Team software development can be challenging, and while we often talk about tools and methods that teams use, the forces that affect the dynamics of development extend beyond the code/build/test/ release process. Patterns are be a useful form for navigating the related issues.
The patterns in the book Software Configuration Management Patterns captured the development team mechanics. What’s missing is that the mechanics happen in the context of other organizational elements such as planning, and this is the next step in the evolution of that pattern language. By applying the patterns you can have short lived Task Branchesthat merge reliably.
Names
This conversation is often complicated by using words differently, so let me define some terms for the purpose of this conversation.
A Pull Request is the start of a process to integrate code to the main line.
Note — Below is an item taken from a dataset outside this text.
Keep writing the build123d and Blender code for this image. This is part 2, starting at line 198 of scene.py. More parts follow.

It can include one or more of the following:
A signal to run automated checks for a branch
A tool to use to review code (like the Git Hub PR UI)
a Gate that requires approval.
A request for feedback
Often the usage implies all of these things but it need not.
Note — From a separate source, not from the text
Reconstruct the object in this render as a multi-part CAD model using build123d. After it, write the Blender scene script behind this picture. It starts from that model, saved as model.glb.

A Branch is a parallel work stream, and branches are usually SCM artifacts, but not always.
The Principles and the Challenges
There is some consensus on two principles of team software development:
Working off of a single Main Line can speed development.
Some sort of review before code gets integrated into the main line is valuable.
Given this teams often struggle with how to integrate parallel streams of work, while maintaining working code, delivering features rapidly, and reducing knowledge silos, specifically:
How to organize the individual work streams, and
Which mechanisms to use to get feedback on code.
Branching Workflows
A common approach for managing parallel development streams is to
Work on a branch:
Implement code
Run automated tests and other checks
Submit a Pull Request when the work is “done”.
Get and apply feedback
Merge when reviewed.
At times the Branch/Pull Request/Merge process can be frustrating:
Feedback is slow or poor quality
Merging is hard due to conflicts
Code takes too long to get merge
A first reaction to addressing this problem is by using a workflow like this
Pulling code from Main
Implementing til work is done
Running automated checks and tests in a developer workspace
Asking for feedback from a peer
Doing reviews in a developer workspace.
Merge to the Main Line
This skips the branching step, but conceptually it’s not that different from the PR flow: A workspace is also a parallel work stream, much like a branch, but without the transparency and automaton support branching enables.
A good, agile, development process enables you to minimize time to a successful integration, which means:
Minimizing the amount of unintegrated work.
Minimizing the idle time (for example, time spent waiting for a review)
Maximizing the quality of the feedback
There are a few ways to get there, and seemingly easy fixes may hide root causes.
Root Causes
Code in a workspace is conceptually the same as a branch, with all the challenges and none of the advantages; if your process works without branches there is no change. Many teams don’t have a dynamic that makes direct to main with no branch merging work reliably.
A Branch and push to a repository enables useful automation. Even if you want to move away from Task Branches, for whatever reason, the context that speeds up your PR Review with Branches process is still necessary for effective branch-less workflows.
The problems teams have with integration feedback include:
For the person submitting the pull request:
Feedback is Slow, leading to a loss of momentum, and sometimes a more complicated merge later.
Feedback is sometimes disjointed or at the wrong level: the reviewers don’t have the context to give the right kind of feedback, raise issues that were already considered, or are trivial (like formatting).
For the reviewer:
Pull Requests seem like a distraction from the real work, and are time consuming.
If they lack context, giving feedback on things like formatting and style feel like low ROI for a human reviewer.
The core problem is that it can be hard to get the right feedback in a timely manner.
What Branches can Add
The pre integration review of a Task Branch with a Pull Request in a CI environment enables:
Broadening the community of who can offer feedback (with the caveat that people with context are more valuable).
Using automation to check for simple issues like style, syntax, and vulnerability scanning.
Sanity checks in a known environment about whether the change will break the main line.
Asynchronous feedback when that makes sense (such as for remote teams), while not excluding the possibility of synchronous feedback.
The challenge is how to get both:
The benefits of tools like (short lived) task branches, and Shared Code Review Environments.
Rapid, contextual feedback.
While you see the problems in the PR process, the root causes are often elsewhere, and these same dynamics can also affect the “direct to main” process. These things include:.
Planning: do people have time to work together? Is the work planned to make short lived, rapidly integrated tasks possible?
Culture: does the organization make it safe to identify issues and explore options?
Architecture: does the code make it harder or easier to work in small changes increments.
An updated SCM pattern language gives a way to look at the the entire ecosystem so that you can build a process that uses:
Short Lived Task Branches
Checks in a Continuous Integration Environment
Review using shared tools (like your PR Tools)
Improving your workflow is not as easy as simplify removing the Pull Requests. The context/problem/solution structure of a Pattern Language captures the complexity of the relationships that affect your process in a manageable way.